— What to work on —
Check every line below for the word "code" and copy each one that has it.
>>>
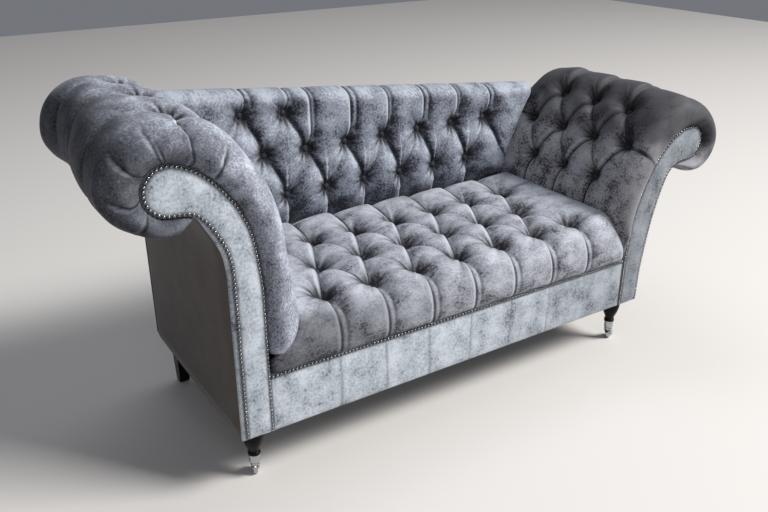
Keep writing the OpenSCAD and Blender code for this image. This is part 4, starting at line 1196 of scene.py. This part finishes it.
def velvet(name, dark, middle, light, streak=(0.6, 1.4, 1), coords="UV", creased=True,
           contrast=(0.40, 0.49, 0.60), patch=0.35, sheen=0.35, painted_light=0.0):
    """Crushed velvet: patches and specks where the pile lies over, and a soft bright rim. Stored painted
    shade darkens its colour towards near black and takes off its sheen; stored painted light and a painted
    highlight on fold lips lighten it.
    """
    finish = Finish(name)
    place = finish.place(coords)
    patches = finish.noise(place, 16, 4, 0.6, streak)
    specks = finish.noise(place, 150, 8, 0.75, streak)
    fine = finish.noise(place, 420, 3, 0.7)
    mixed = finish.weighted((patches, patch), (specks, 0.85 - patch), (fine, 0.15))
    shown = mixed
    # Painted light: the colour ramp shifts lighter where the surface faces the light and on fold lips
    if painted_light:
        shown = finish.weighted((mixed, 1), (finish.attribute("painted_light"), painted_light),
                                (finish.attribute("lip"), 0.10))
    colour = finish.ramp(shown, list(zip(contrast, (dark, middle, light))))
    finish.shade({"Roughness": 0.6, "Specular IOR Level": 0.15, "Sheen Weight": sheen,
                  "Sheen Roughness": 0.35, "Sheen Tint": (0.88, 0.92, 1, 1)})
    # Painted shade: the colour darkens towards near black and the sheen fades where shade is kept
    if creased:
        fold = finish.attribute("crease")
        shade = finish.node("Mix")
        shade.data_type = "RGBA"
        finish.feed(shade, {"Factor": finish.math("MULTIPLY", fold, 0.96), "A": colour,
                            "B": (dark[0] * 0.12, dark[1] * 0.12, dark[2] * 0.15, 1)})
        colour = shade.outputs["Result"]
        lit = finish.math("SUBTRACT", 1.0, fold)
        finish.shade({"Sheen Weight": finish.math("MULTIPLY", lit, sheen)})
    finish.shade({"Base Color": colour})
    finish.bump(mixed, 0.35, 0.002)
    return finish.mat


def wood(name, dark, light, rough, scale=9, gloss=0.5):
    finish = Finish(name)
    grain = finish.noise(finish.place(), scale, 6, 0.6, (1, 1, 9))
    finish.shade({"Base Color": finish.ramp(grain, [(0.35, dark), (0.65, light)]),
                  "Roughness": rough, "Specular IOR Level": gloss})
    finish.bump(grain, 0.15, 0.0006)
    return finish.mat


def metal(name, colour, low, high, scale=60):
    finish = Finish(name)
    worn = finish.noise(finish.place(), scale, 4, 0.6)
    rough = finish.math("ADD", finish.math("MULTIPLY", worn, high - low), low)
    finish.shade({"Base Color": (*colour, 1), "Metallic": 1, "Roughness": rough})
    return finish.mat


def woven(name, dark, light, scale, rough=0.85):
    finish = Finish(name)
    wave = finish.node("TexWave", Vector=finish.place(), Scale=scale, Distortion=1.5).outputs["Fac"]
    finish.shade({"Base Color": finish.ramp(wave, [(0.3, dark), (0.7, light)]), "Roughness": rough})
    finish.bump(wave, 0.3, 0.001)
    return finish.mat


def dress(piece, mat):
    piece.data.materials.clear()
    piece.data.materials.append(mat)


def dress_nodes():
    """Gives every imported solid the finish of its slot."""
    finishes = {
        "frame_wood": wood("planed_beech", (0.32, 0.2, 0.1), (0.55, 0.38, 0.22), 0.6),
        "liner_board": wood("bent_board", (0.3, 0.22, 0.14), (0.42, 0.32, 0.2), 0.75),
        "webbing": woven("jute_webbing", (0.2, 0.13, 0.06), (0.42, 0.3, 0.16), 300),
        "spring_steel": metal("spring_steel", (0.5, 0.5, 0.52), 0.3, 0.5),
        "felt": woven("needled_felt", (0.09, 0.09, 0.1), (0.2, 0.2, 0.21), 500),
        "platform_cloth": woven("hessian", (0.25, 0.18, 0.1), (0.5, 0.39, 0.24), 600),
        "dust_cloth": woven("black_lining", (0.008, 0.008, 0.009), (0.03, 0.03, 0.032), 900),
        "black_wood": wood("black_wood", (0.003, 0.0026, 0.0024), (0.008, 0.007, 0.006), 0.28, 14, 0.08),
        "glide_nylon": woven("black_glide", (0.01, 0.01, 0.01), (0.03, 0.03, 0.03), 900, 0.5),
        "chrome": metal("chrome", (0.45, 0.46, 0.48), 0.05, 0.2),
        # Painted shade: dark warm tones for outside cloth turned from the light
        "outside_velvet": velvet("flat_velvet_solid", (0.05, 0.045, 0.045), (0.1, 0.09, 0.09),
                                 (0.17, 0.16, 0.165), coords="Object", creased=False),
    }
    for part in frame["record"]["subparts"]:
        finish = finishes.get(part["material_slot"])
        if finish:
            solid = frame["nodes"][part["node"]]
            for slot in solid.material_slots:
                slot.material = finish
            if not solid.material_slots:
                solid.data.materials.append(finish)


# Camera, floor and light. The camera stands and looks as the photo's did
CAMERA_AT = (-1.1959, -1.4459, 1.2993)
CAMERA_YAW = 0.5717
CAMERA_PITCH = 0.4256
CAMERA_ROLL = -0.0023
CAMERA_F_PX = 811.9556
PHOTO_W_PX = 768
SENSOR_W = 36
FLOOR_HALF = 7


def add_camera():
    level = math.cos(CAMERA_PITCH)
    forward = np.array([math.sin(CAMERA_YAW) * level, math.cos(CAMERA_YAW) * level,
                        -math.sin(CAMERA_PITCH)])
    right = np.array([math.cos(CAMERA_YAW), -math.sin(CAMERA_YAW), 0])
    up = np.cross(right, forward)
    turned_right = right * math.cos(CAMERA_ROLL) + up * math.sin(CAMERA_ROLL)
    turned_up = up * math.cos(CAMERA_ROLL) - right * math.sin(CAMERA_ROLL)
    place = np.array(CAMERA_AT) + ZERO
    matrix = Matrix.Identity(4)
    for row in range(3):
        matrix[row] = (turned_right[row], turned_up[row], -forward[row], place[row])
    data = bpy.data.cameras.new("camera")
    data.sensor_width = SENSOR_W
    data.lens = CAMERA_F_PX / PHOTO_W_PX * SENSOR_W
    camera = bpy.data.objects.new("camera", data)
    camera.matrix_world = matrix
    bpy.context.scene.collection.objects.link(camera)
    bpy.context.scene.camera = camera


def add_light(name, place, target, size, power, colour):
    data = bpy.data.lights.new(name, "AREA")
    data.shape = "RECTANGLE"
    data.size, data.size_y = size
    data.energy = power
    data.color = colour
    light = bpy.data.objects.new(name, data)
    light.location = place
    light.rotation_euler = (Vector(target) - Vector(place)).to_track_quat("-Z", "Y").to_euler()
    bpy.context.scene.collection.objects.link(light)


def add_studio():
    mesh = bpy.data.meshes.new("floor")
    signs = ((-1, -1), (1, -1), (1, 1), (-1, 1))
    mesh.from_pydata([(x * FLOOR_HALF, y * FLOOR_HALF, 0) for x, y in signs], [], [(0, 1, 2, 3)])
    floor = bpy.data.objects.new("floor", mesh)
    bpy.context.scene.collection.objects.link(floor)
    finish = Finish("pale_floor")
    finish.shade({"Base Color": (0.62, 0.6, 0.58, 1), "Roughness": 0.8})
    mesh.materials.append(finish.mat)
    world = bpy.data.worlds.new("studio")
    bpy.context.scene.world = world
    world.use_nodes = True
    sky = world.node_tree.nodes["Background"].inputs
    sky["Color"].default_value = (0.86, 0.9, 1, 1)
    sky["Strength"].default_value = 0.2
    add_light("key", (5.2, -5.0, 7.2), (0, 0, 0.4), (3.6, 3.0), 1450, (1, 0.985, 0.96))
    add_light("top", (0.4, 1.2, 3.4), (0, 0.1, 0.5), (2.6, 1.2), 22, (0.93, 0.96, 1))
    add_light("fill", (-1.5, -4.5, 2.0), (0, 0, 0.4), (3, 2), 40, (0.94, 0.96, 1))
    bpy.context.scene.view_settings.view_transform = "Standard"


add_camera()
add_studio()
dress_nodes()

# Seat, back and scrolls are one velvet; each copy's tones are set lighter or darker to stand in for how the
# light falls on that pad, as painted light and shade
seat_velvet = velvet("seat_velvet", (0.05, 0.046, 0.058), (0.285, 0.295, 0.335), (0.45, 0.475, 0.53),
                     (0.9, 1.2, 1), contrast=(0.40, 0.475, 0.57), patch=0.4, painted_light=0.13)
back_velvet = velvet("back_velvet", (0.037, 0.038, 0.05), (0.235, 0.255, 0.31), (0.47, 0.515, 0.59),
                     (1.1, 1.0, 1), contrast=(0.40, 0.50, 0.61), patch=0.35, painted_light=0.16)
scroll_velvet = (
    velvet("left_scroll_velvet", (0.035, 0.03, 0.045), (0.215, 0.23, 0.275), (0.53, 0.565, 0.65),
           (1.1, 1.0, 1), contrast=(0.38, 0.48, 0.61), patch=0.3, painted_light=0.05),
    velvet("right_scroll_velvet", (0.04, 0.036, 0.042), (0.31, 0.305, 0.33), (0.39, 0.40, 0.45),
           (1.1, 1.0, 1), contrast=(0.40, 0.495, 0.60), patch=0.35, painted_light=0.08),
)
# Painted shade: the buttons are near black, standing in for the shade deep in their pits
button_velvet = velvet("button_velvet", (0.006, 0.006, 0.008), (0.02, 0.02, 0.026), (0.06, 0.06, 0.07),
                       creased=False, sheen=0.1)
pale_velvet = velvet("pale_velvet", (0.10, 0.115, 0.14), (0.325, 0.36, 0.40), (0.48, 0.52, 0.565),
                     (1.1, 0.9, 1), contrast=(0.40, 0.475, 0.56), patch=0.4)
# Painted shade: the outside cloth is given dark warm tones, standing in for sides turned from the light
outside_velvet = velvet("outside_velvet", (0.055, 0.045, 0.038), (0.082, 0.07, 0.06), (0.12, 0.105, 0.092),
                        (1, 1, 1), creased=False, contrast=(0.35, 0.5, 0.65), sheen=0.15)

dress(seat_cushion(), seat_velvet)
dress(back_cushion(), back_velvet)
dress(border_piece(), pale_velvet)
dress(outside_back_piece(), outside_velvet)
nails = [border_nails()]
for e in (LEFT, RIGHT):
    dress(arm_cushion(e), scroll_velvet[e])
    dress(facing_piece(e), pale_velvet)
    dress(outside_piece(e), outside_velvet)
    dress(button_piece(END_NAME[e] + "_scroll_buttons", END_NAME[e] + "_arm_buttons",
                       arm_button_places(e)), button_velvet)
    nails.append(facing_nails(e))
dress(button_piece("seat_cushion_buttons", "seat_buttons", seat_button_places()), button_velvet)
dress(button_piece("back_cushion_buttons", "back_buttons", back_button_places()), button_velvet)
nail_metal = metal("nail_silver", (0.17, 0.17, 0.18), 0.12, 0.26, 200)
for piece in nails:
    dress(piece, nail_metal)
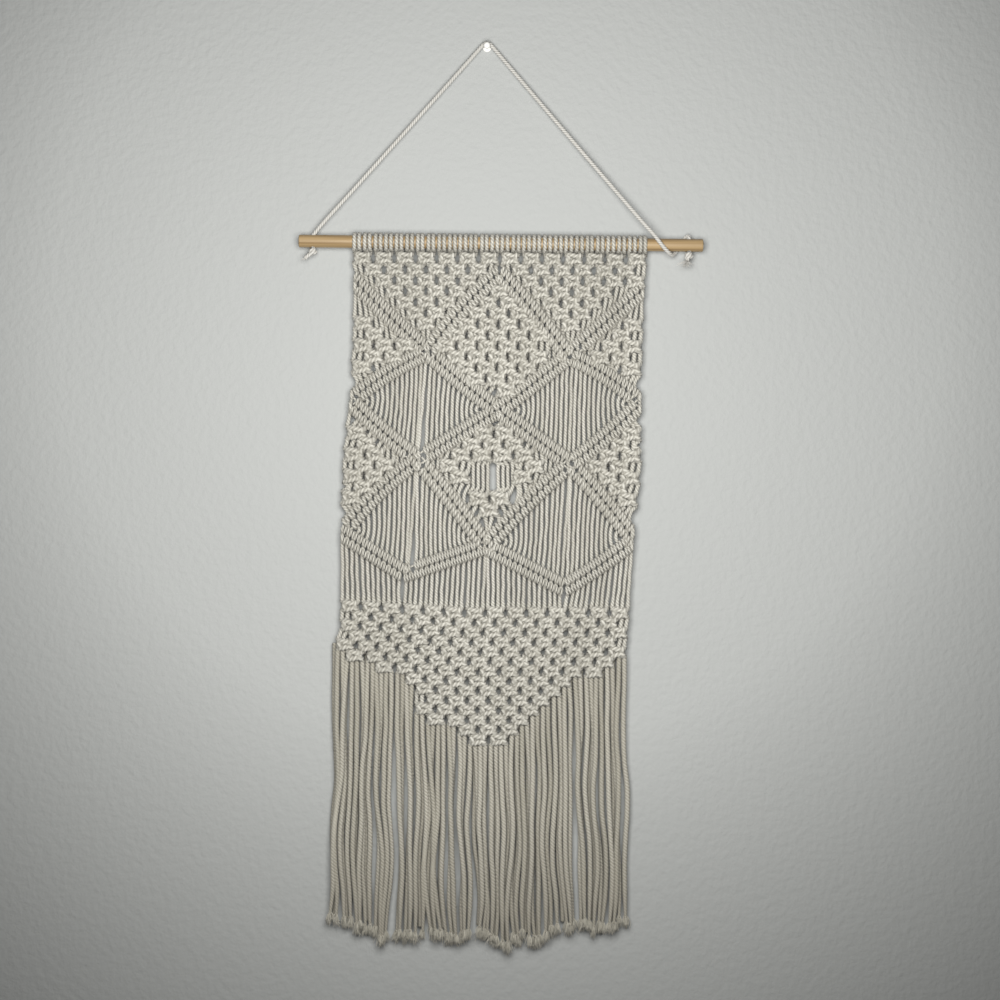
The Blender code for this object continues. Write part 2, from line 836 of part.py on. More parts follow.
<<<
— Solved problem —
Keep writing the OpenSCAD and Blender code for this image. This is part 4, starting at line 1196 of scene.py. This part finishes it.
The Blender code for this object continues. Write part 2, from line 836 of part.py on. More parts follow.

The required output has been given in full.